4.  After article 3 insert—

3A.  For the purposes of this Order, references to services supplied to a person include references to supplies of—

“(a)a major interest in land,

(b)any building or part of a building,

(c)any civil engineering work or part of such a work, or

(d)any goods incorporated or to be incorporated in a building or civil engineering work (whether by being installed as fixtures or fittings or otherwise).

3B.  Where article 3 above applies in relation to supplies of goods falling within any of paragraphs (a) to (d) of article 3A above, the person shall be treated as supplying a service of making the goods available, and the other articles of this order shall apply with appropriate modifications..

Jim Fitzpatrick

John Heppell

Two of the Lord Commissioners of Her Majesty’s Treasury

9th April 2003

Explanatory Note

(This note is not part of the Order)

This Order, which comes into force on 10th April 2003, further amends the Value Added Tax (Supply of Services) Order (S.I. 1993/1507) (“the principal Order”). These changes are being made in conjunction with changes to paragraph 5 of Schedule 4 to the Value Added Tax Act 1994.
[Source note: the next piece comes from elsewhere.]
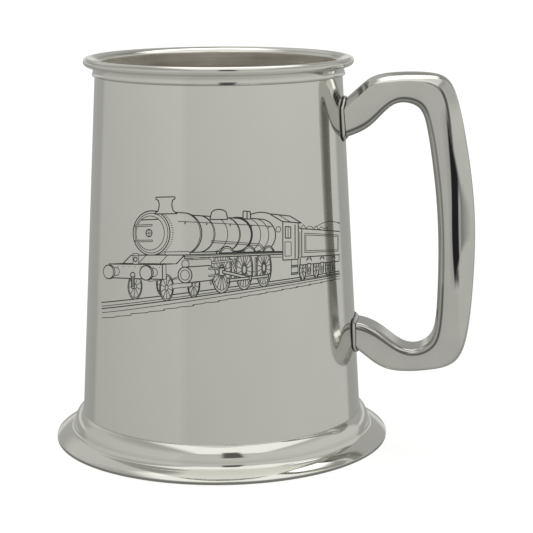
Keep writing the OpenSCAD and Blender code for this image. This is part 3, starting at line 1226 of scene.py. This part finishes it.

The principal Order treats a person as making a supply of services when he puts services he has received to a private or non-business use. This only applies if he recovered VAT on his purchase of the services on the basis that they were to be used wholly for business purposes.

Article 1 applies the changes only in respect of supplies that the taxable person receives on or after 10th April 2003. There is no change in respect of supplies received before that date, even if the change of use occurs on or after that date.

Article 3 amends the principal Order to clarify that it cannot be used to recover VAT on purchases where that VAT would otherwise not be input tax (ie not VAT incurred for business purposes). Thus the principal Order cannot be used to avoid making a business/non-business apportionment of input tax, and to recover VAT in full on purchases.

Article 3A extends the application of the principal Order to major interests in land and land-related supplies of goods. The changes mirror the exclusion of these assets from Paragraph 5(4) of Schedule 4 to the Value Added Tax Act 1994. As a result, the principal Order will apply to changes of use of these assets from business use to private or non-business use, including partial changes of use. Where the principal Order is applied to a change of use of goods as a result of this amendment, article 3B treats the change of use as giving rise to a supply of a service of making the goods available for the private or non-business use.

(2)

S.I. 1993/1507; relevant amending instrument is S.I. 1995/1668.